Data extract =

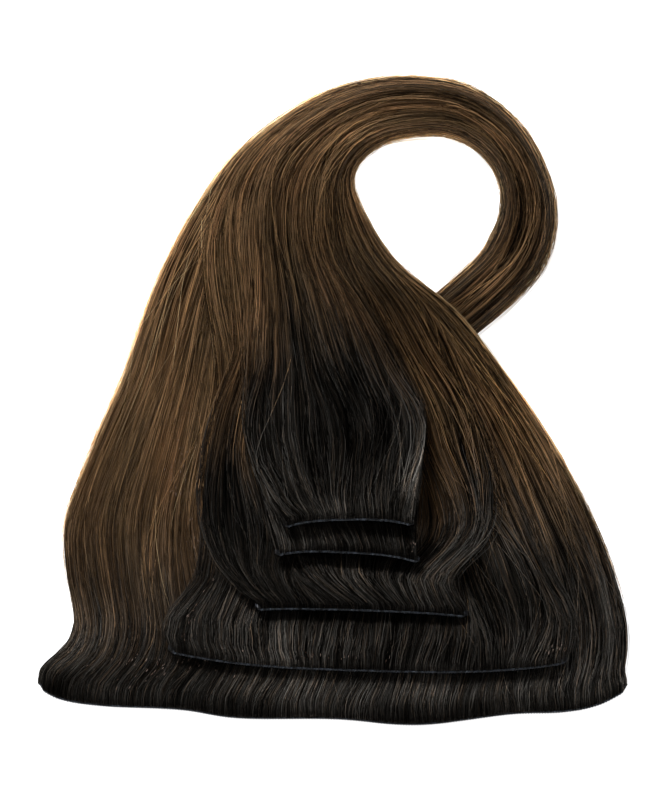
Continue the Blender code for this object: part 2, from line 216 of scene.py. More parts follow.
# How evenly the hair lies there, in patches of the same kind: less than 1 where its hairs tell apart less
EVEN = (
    (-100, -40, 50, 110, 0.46),
    (66, 4, 34, 50, 1.25),
    (80, 80, 16, 30, 1.35),
    (-60, -78, 30, 22, 0.75),
    (10, -126, 120, 12, 0.60),
    (24, 118, 40, 14, 0.50),
    (50, 30, 30, 30, 1.30),
)
# How the loose hair swells past its band's two ends and draws in again, in millimetres: how far from its
# band, and how far inside the layer's left and right sides it keeps. Less than nothing is outside them.
SIDES = {
    "weft_1": ((0, -0.6, 0.0), (4, -2.6, -0.4), (8, -1.6, 0.0), (13, -0.2, 0.0), (18, 0.0, 0.0)),
    "weft_2": (
        (0, 0.0, 0.0),
        (5, -3.6, -1.2),
        (14, -3.2, -3.2),
        (23, 4.7, -2.0),
        (31, 11.8, 0.5),
        (45, 15.0, 2.5),
        (70, 13.5, 3.0),
        (100, 9.5, 1.5),
        (130, 7.0, 0.0),
        (170, 0.0, 0.0),
    ),
    "weft_3": (
        (0, 0.0, 0.0),
        (5, -5.0, 2.0),
        (12, -8.8, 4.5),
        (17, -11.0, 1.0),
        (28, -11.4, -10.4),
        (38, -10.8, -13.4),
        (53, -9.0, -11.4),
        (68, -5.9, -7.4),
        (88, -0.5, -4.2),
        (109, 5.5, -1.0),
        (140, 5.0, 0.0),
        (170, 0.0, 0.0),
    ),
    "weft_4": ((0, 0.0, 0.0), (6, -0.6, -0.8), (15, -1.5, -1.8), (40, -3.0, -6.0), (90, 0.0, 0.0)),
    "weft_5": (
        (0, 0.0, 0.0),
        (8, -5.0, -2.4),
        (22, -8.4, -6.4),
        (38, -9.6, -11.6),
        (50, -8.2, -13.0),
        (70, -4.0, -9.0),
        (90, -0.5, -4.5),
        (110, 0.0, -1.0),
        (130, 0.0, 0.0),
    ),
}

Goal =
Reproduce the listing above word for word.

Exercise answer =
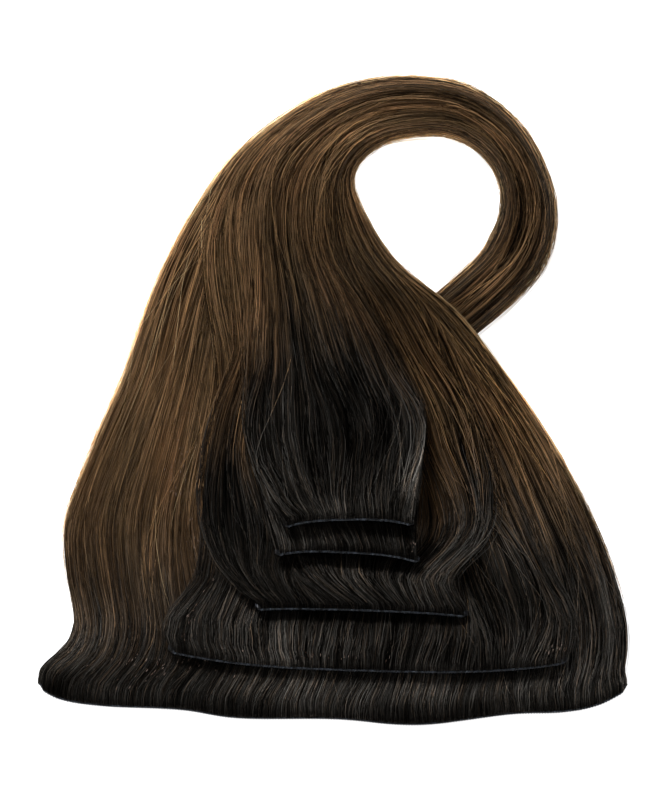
Continue the Blender code for this object: part 2, from line 216 of scene.py. More parts follow.
# How evenly the hair lies there, in patches of the same kind: less than 1 where its hairs tell apart less
EVEN = (
    (-100, -40, 50, 110, 0.46),
    (66, 4, 34, 50, 1.25),
    (80, 80, 16, 30, 1.35),
    (-60, -78, 30, 22, 0.75),
    (10, -126, 120, 12, 0.60),
    (24, 118, 40, 14, 0.50),
    (50, 30, 30, 30, 1.30),
)
# How the loose hair swells past its band's two ends and draws in again, in millimetres: how far from its
# band, and how far inside the layer's left and right sides it keeps. Less than nothing is outside them.
SIDES = {
    "weft_1": ((0, -0.6, 0.0), (4, -2.6, -0.4), (8, -1.6, 0.0), (13, -0.2, 0.0), (18, 0.0, 0.0)),
    "weft_2": (
        (0, 0.0, 0.0),
        (5, -3.6, -1.2),
        (14, -3.2, -3.2),
        (23, 4.7, -2.0),
        (31, 11.8, 0.5),
        (45, 15.0, 2.5),
        (70, 13.5, 3.0),
        (100, 9.5, 1.5),
        (130, 7.0, 0.0),
        (170, 0.0, 0.0),
    ),
    "weft_3": (
        (0, 0.0, 0.0),
        (5, -5.0, 2.0),
        (12, -8.8, 4.5),
        (17, -11.0, 1.0),
        (28, -11.4, -10.4),
        (38, -10.8, -13.4),
        (53, -9.0, -11.4),
        (68, -5.9, -7.4),
        (88, -0.5, -4.2),
        (109, 5.5, -1.0),
        (140, 5.0, 0.0),
        (170, 0.0, 0.0),
    ),
    "weft_4": ((0, 0.0, 0.0), (6, -0.6, -0.8), (15, -1.5, -1.8), (40, -3.0, -6.0), (90, 0.0, 0.0)),
    "weft_5": (
        (0, 0.0, 0.0),
        (8, -5.0, -2.4),
        (22, -8.4, -6.4),
        (38, -9.6, -11.6),
        (50, -8.2, -13.0),
        (70, -4.0, -9.0),
        (90, -0.5, -4.5),
        (110, 0.0, -1.0),
        (130, 0.0, 0.0),
    ),
}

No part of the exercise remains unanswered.